Wednesday, September 22, 2010

The 'Mmmbop' boys still rocking, releasing 5th album

By Amy Kaufman
Los Angeles Times

LOS ANGELES Whenever the band Hanson is introduced, there's always one word that's included in the primer, so let's get it out of the way: "Mmmbop."

"Hanson burst onto the scene about 13 years ago with their 1997 Grammy-nominated song 'Mmmbop,'" "Today Show" host Ann Curry said earlier this summer, before the band played a set on the morning program.

That the band - Hanson brothers Isaac, 29, Taylor, 27, and Zac, 24 - has never stopped playing music after "Mmmbop,' and in June released its fifth studio record, "Shout It Out," is something most aren't even aware of.

Perhaps more surprisingly, the brothers insist the repeated point of reference doesn't bother them.

"I guess you decide at some point in your career whether you're going to run from it or embrace it, and we've embraced it," Zac said recently. "So many people who know nothing about this band still know 'Mmmbop,' so it's like this incredible tool to open the door to so many people.

"That song was No. 1 in 27 countries at the same time.

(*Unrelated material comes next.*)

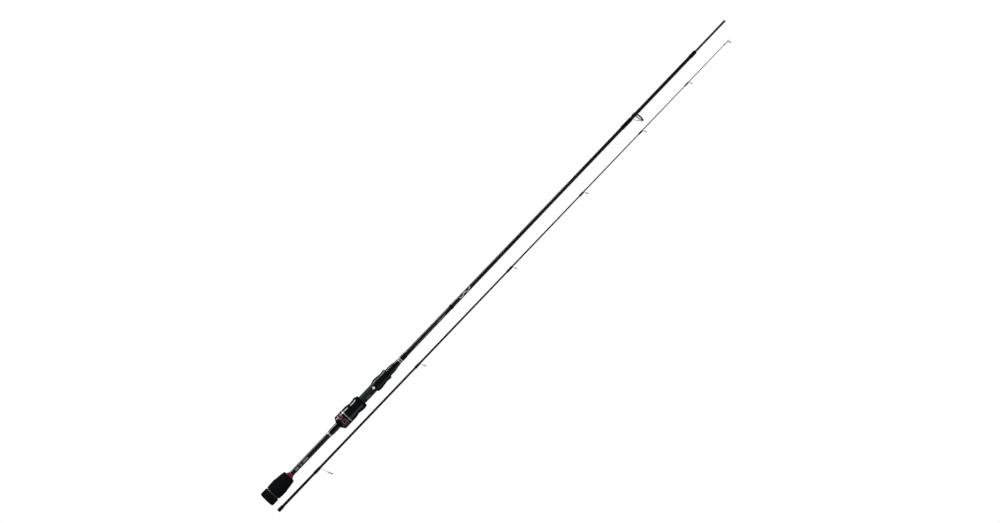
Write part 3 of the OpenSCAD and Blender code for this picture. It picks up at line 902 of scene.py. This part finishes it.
def first_window(node, section, count):
    """The turn where the first of a ring of evenly spaced windows starts."""
    turns = sorted(math.atan2(p.y, p.z) / math.tau % (1 / count) for p in local_points(node, section))
    gaps = [(b - a, b) for a, b in zip([turns[-1] - 1 / count, *turns], turns)]
    return max(gaps)[1]


def facing_out(station, turn):
    """Places a turned shape so that it stands out from the rod at a station and a turn."""
    angle = turn * math.tau
    x, y = Vector((0, math.sin(angle), math.cos(angle))), Vector((1, 0, 0))
    matrix = Matrix((x, y, x.cross(y))).transposed().to_4x4()
    matrix.translation = (station, 0, 0)
    return matrix


def onto_rod(station):
    """Turns what was made up Z so that it goes along the rod from a station, its X towards the guides."""
    turn = Matrix(((0, 0, 1, 0), (0, -1, 0, 0), (1, 0, 0, 0), (0, 0, 0, 1)))
    return Matrix.Translation((station * MM, 0, 0)) @ turn


def joined(name, *meshes):
    """One mesh of several, with each one's materials."""
    holders = [hold(mesh) for mesh in meshes]
    with bpy.context.temp_override(active_object=holders[0], selected_editable_objects=holders):
        bpy.ops.object.join()
    mesh = holders[0].data
    mesh.name = name
    bpy.data.objects.remove(holders[0])
    return mesh


def moulded(name, node, outer, inner=(), make=moulded_nylon, slot="moulding", section=BUTT,
            body="butt_section", **options):
    """A turned piece that stands for one CAD node."""
    shape = new_shape()
    turned(shape, outer, inner, **options)
    return put(name, to_mesh(shape, name, finish(make)), section, body, [node])


def winding(node, section, body):
    """A thread binding under varnish, in place of a CAD binding."""
    wrap, rod, margin = span(node, section), sizes(), 0.2
    threads = grown(winding_tree(), {
        "Length": (wrap.end - wrap.start - 2 * margin) * MM, "Rear Radius": (wrap.rear - rod.varnish) * MM,
        "Front Radius": (wrap.front - rod.varnish) * MM, "Thread Diameter": rod.winding_thread * MM,
        "Material": finish(nylon_thread)})
    threads.transform(onto_rod(wrap.start + margin))
    fade, shoulder, rim, wall = 0.9, 0.16, 0.42, 0.5
    outer = [(wrap.start, wrap.rear - rim), (wrap.start + fade / 3, wrap.rear - shoulder),
             (wrap.start + fade, wrap.rear), (wrap.end - fade, wrap.front),
             (wrap.end - fade / 3, wrap.front - shoulder), (wrap.end, wrap.front - rim)]
    skin = new_shape()
    turned(skin, smooth(outer, 3), [(wrap.start, wrap.rear - wall), (wrap.end, wrap.front - wall)], 48)
    name = node + "_winding"
    whole = joined(name, to_mesh(skin, name, finish(rod_varnish)), threads)
    put(name, whole, section, body, [node])


def hoop(shape, ring, radius):
    """The wire hoop round a ceramic ring, with rolled edges."""
    thickness, half = hoop_wire(radius)
    edge, inside = 0.4 * thickness, radius - thickness
    outline = rounded([
        (-half, inside, edge), (-half, radius, edge), (half, radius, edge), (half, inside, edge)])
    turned(shape, outline, segments=FINE, place=ring_place(ring))


def ring_place(ring):
    """Stands a turned shape on a guide's own axis."""
    return Matrix.Translation((ring.x, 0, ring.z)) @ Matrix.Rotation(ring.lean, 4, "Y")


def ceramic(node, section, body):
    """A guide's ceramic ring, rounded inside where the line runs."""
    ring = ring_of(node, section)
    wall, half = 0.3 + 0.17 * hoop_radius(ring.radius), ring.half_width
    bead = [(-half * math.cos(a), ring.radius - wall * (0.35 + 0.65 * math.sin(a)))
            for a in (math.pi * k / 12 for k in range(13))]
    moulded(node + "_ceramic", node, [*bead, (half, ring.radius), (-half, ring.radius)], (), polished_ceramic,
            "guide_ring", section, body, segments=FINE, place=ring_place(ring))


def guide_frame(number, section, body):
    """A guide's stamped frame: a foot on the blank, two legs and the hoop."""
    node = f"guide_{number}"
    wrap, ring = span(node + "_wrap", section), ring_of(node + "_ring", section)
    radius = hoop_radius(ring.radius)
    middle = radius - hoop_wire(radius)[0] / 2
    wrap_height, thin, leg = 0.5, 0.16, 0.24 + 0.034 * radius
    wide, leg_thin = min(0.65, 0.85 * (wrap.front - wrap_height)), 0.62 * leg
    heel = wrap.end + 0.8
    rear_z, heel_z = wrap.rear - wrap_height + thin, wrap.front - wrap_height + thin
    foot = [(wrap.start, 0, rear_z), (wrap.start + 1.5, 0, rear_z), (heel - 1, 0, heel_z),
            (heel + 0.3, 0, heel_z + 0.15)]
    shape = new_shape()
    wire(shape, foot, [(0, 0.3), (0.12, wide), (1, wide)], [(0, 0.06), (0.12, thin), (1, thin)])
    below = 0.17 * middle
    for side in (-1, 1):
        start, knee = (heel - 1.2, side * 0.2, heel_z), (heel + 0.4, side * 0.3, heel_z + 0.25)
        bend = ((heel + ring.x) / 2 - 0.5, side * 0.62 * radius, heel_z + 0.42 * (ring.z - heel_z))
        top = (ring.x - below * math.sin(ring.lean), side * 0.985 * middle,
               ring.z - below * math.cos(ring.lean))
        wire(shape, smooth([start, knee, bend, top], 8), [(0, leg), (1, leg)],
             [(0, thin), (0.2, leg_thin), (1, leg_thin)])
    hoop(shape, ring, radius)
    name = node + "_wire"
    put(name, to_mesh(shape, name, finish(stamped_steel)), section, body, [node + "_frame"])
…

That doesn't happen almost ever."

Indeed, Hanson has yet to replicate the commercial success it had when its members were barely teenagers. In the '90s, the three boys from Tulsa, Okla., with long blond hair and high-pitched voices provoked a reaction not unlike the one teen star Justin Bieber incites these days.

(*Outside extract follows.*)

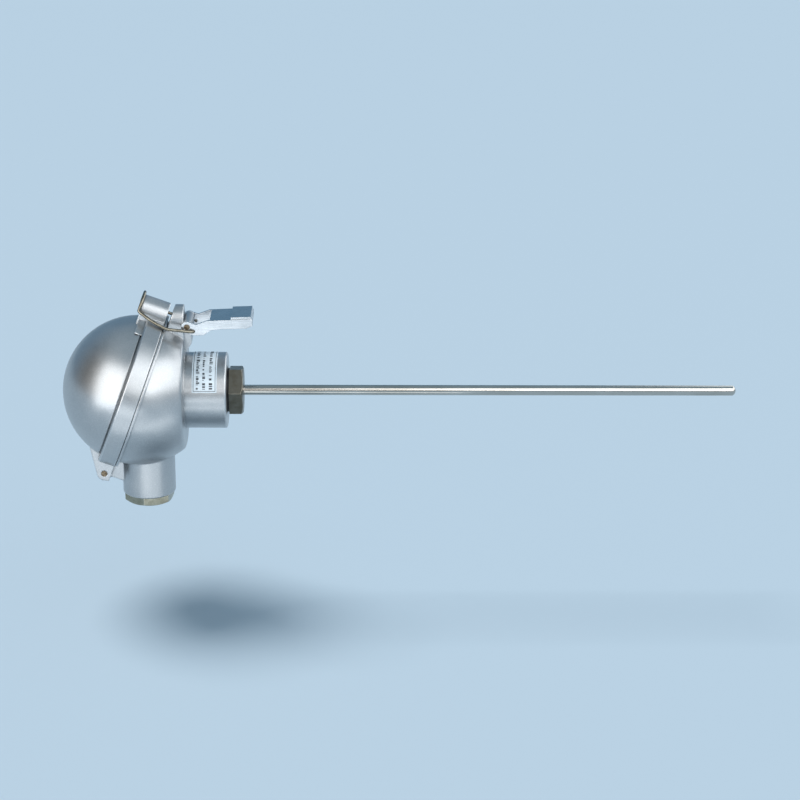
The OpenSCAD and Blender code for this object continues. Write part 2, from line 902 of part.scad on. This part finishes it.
head_body();
lid();
lid_gasket();
hinge_pin();
latch_lever();
latch_bail();
lever_pin();
stem_fitting();
neck_seal();
stem_tube();
stem_filling();
potting_plug();
rtd_element();
lead_red_1();
lead_red_2();
lead_white_1();
lead_white_2();
insert_plate();
insert_springs();
terminal_block();
terminal_clamp_1();
terminal_clamp_2();
terminal_clamp_3();
terminal_clamp_4();
terminal_screws();
block_screws();
earth_screw();
earth_washer();
gland_nut();
gland_washer();
gland_seal();
type_label();
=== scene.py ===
"""Looks of a resistance thermometer with a die-cast connection head and a lever latch."""

import json
import math
import random

import bpy
from mathutils import Matrix, Vector

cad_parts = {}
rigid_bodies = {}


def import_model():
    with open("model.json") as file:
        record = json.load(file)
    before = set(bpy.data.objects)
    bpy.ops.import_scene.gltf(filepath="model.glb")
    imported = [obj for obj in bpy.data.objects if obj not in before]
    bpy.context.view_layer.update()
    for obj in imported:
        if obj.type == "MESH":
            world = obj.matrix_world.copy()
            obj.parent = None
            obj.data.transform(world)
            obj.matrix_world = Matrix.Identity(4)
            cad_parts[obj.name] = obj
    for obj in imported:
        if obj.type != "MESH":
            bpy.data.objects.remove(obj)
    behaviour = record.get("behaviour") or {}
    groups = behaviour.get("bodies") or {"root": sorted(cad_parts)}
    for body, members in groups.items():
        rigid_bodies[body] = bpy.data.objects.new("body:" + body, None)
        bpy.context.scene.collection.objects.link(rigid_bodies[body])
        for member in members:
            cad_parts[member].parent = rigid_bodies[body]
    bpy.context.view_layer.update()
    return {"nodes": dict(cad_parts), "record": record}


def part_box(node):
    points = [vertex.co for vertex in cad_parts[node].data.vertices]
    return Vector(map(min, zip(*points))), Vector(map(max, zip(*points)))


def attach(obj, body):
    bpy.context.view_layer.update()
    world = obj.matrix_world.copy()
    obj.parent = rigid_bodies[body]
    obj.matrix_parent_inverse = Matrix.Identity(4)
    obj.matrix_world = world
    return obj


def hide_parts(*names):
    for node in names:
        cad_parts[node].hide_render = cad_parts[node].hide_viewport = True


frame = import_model()
MM = 0.001


def rgb(code):
    """Linear colour of an sRGB hex value."""
    parts = [int(code[i:i + 2], 16) / 255 for i in (1, 3, 5)]
    linear = [c / 12.92 if c <= 0.04045 else ((c + 0.055) / 1.055) ** 2.4 for c in parts]
    return (*linear, 1.0)


def add(tree, kind, settings, inputs):
    """A shader node with its settings, its input values and its links."""
    node = tree.nodes.new("ShaderNode" + kind)
    for name, value in settings.items():
        setattr(node, name, value)
    for key, value in inputs.items():
        if isinstance(value, bpy.types.NodeSocket):
            tree.links.new(value, node.inputs[key])
        else:
            node.inputs[key].default_value = value
    return node


# ------------------------------------------------------------------ camera

# The camera stands in front of the part, looks down by about 20 degrees and has a long lens.
CAMERA_PLACE = Vector((57.80, -1107.81, 398.63)) * MM
CAMERA_RIGHT = Vector((0.99960, -0.02607, 0.01107))
CAMERA_UP = Vector((-0.00145, 0.34326, 0.93924))
SENSOR_WIDTH = 36
FOCAL_LENGTH = 90.80

camera = bpy.data.objects.new("camera", bpy.data.cameras.new("camera"))
bpy.context.collection.objects.link(camera)
camera.location = CAMERA_PLACE
axes = Matrix((CAMERA_RIGHT, CAMERA_UP, CAMERA_RIGHT.cross(CAMERA_UP)))
camera.rotation_euler = axes.transposed().to_euler()
camera.data.sensor_width = SENSOR_WIDTH
camera.data.lens = FOCAL_LENGTH
bpy.context.scene.camera = camera


# --------------------------------------------------------------- materials

# At a scale of 1 the wave texture repeats at this length.
WAVE_LENGTH = math.pi / 10


def new_material(name):
    """An empty material, its node tree and its Object coordinates, which are metres in the frame."""
    material = bpy.data.materials.new(name)
    material.use_nodes = True
    material.node_tree.nodes.clear()
    place = add(material.node_tree, "TexCoord", {}, {}).outputs["Object"]
    return material, material.node_tree, place


def finish_material(tree, values):
    """The surface shader with these values, and the output."""
    shader = add(tree, "BsdfPrincipled", {}, values)
    add(tree, "OutputMaterial", {}, {"Surface": shader.outputs[0]})


def grain(tree, place, size, stretch=(1, 1, 1), detail=3.0):
    """Noise whose lumps measure size millimetres, drawn out by stretch along each axis."""
    scale = add(tree, "Mapping", {}, {"Vector": place, "Scale": [1 / (size * MM * s) for s in stretch]})
    return add(tree, "TexNoise", {}, {
        "Vector": scale.outputs[0], "Scale": 1.0, "Detail": detail, "Roughness": 0.55}).outputs[0]


def spread(tree, value, low, high, start=0.3, end=0.7):
    """A value taken from the range start..end to the range low..high."""
    return add(tree, "MapRange", {}, {
        "Value": value, "From Min": start, "From Max": end, "To Min": low, "To Max": high}).outputs[0]


def blend_colour(tree, amount, first, second):
    """A colour between two others, each a hex value or a socket.

    Inputs 6 and 7 and output 2 are the Mix node's colour sockets.
    """
    ends = [rgb(c) if isinstance(c, str) else c for c in (first, second)]
    return add(tree, "Mix", {"data_type": "RGBA"}, {0: amount, 6: ends[0], 7: ends[1]}).outputs[2]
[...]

Now, they seem to embody the antithesis of all things pop. They've shortened their golden locks. They dress like hipsters, sporting suspenders, fitted blazers and skinny ties. And they release their music via their own record label, 3CG.

Having their own imprint has allowed them the creative control to try new things. They recently purchased a device that enables them to live-stream a video feed from wherever they are so that they can stay in touch with their cult-like fan base. For the music video of their latest single, "Thinkin' 'Bout Somethin'," a choreographer created simple dance moves to post on their website, so fans could partake in Twitter-fueled dance flashmobs with the group.

Other things have changed for Hanson, as well. All three men are now married with children: Isaac has two kids, Taylor has four, and Zac has one and another on the way. Themselves a product of a big, religious family - they have four other siblings - the band members say they've been perplexed over criticism that they married too young. ("Married at 20 years old? I would have smacked you right in the head," Howard Stern chastised Zac during a 2007 interview with the band on his radio show.)

"I actually don't think that we're off the majority of this country's standards. I think it's mostly a coastal thing," Isaac said.

"I'm the one that throws everything off," said Taylor, laughing. "I've got four kids and got married at 19."

"But he has also beat the national divorce average," Isaac said.

"I can hear a little bit of married-ness in the record, actually," Taylor interjected.

Band members said the album harkens back to the music they listened to as kids - '50s and '60s rock 'n' roll, Motown and R&B, like Otis Redding and Aretha Franklin.

"We're Midwestern guys who grew up listening to soul music," Isaac said. "I've also realized on this record how similar our sound is to when we first started. Our songs all carry the same way. Well, with different keys. Taylor's no longer a soprano."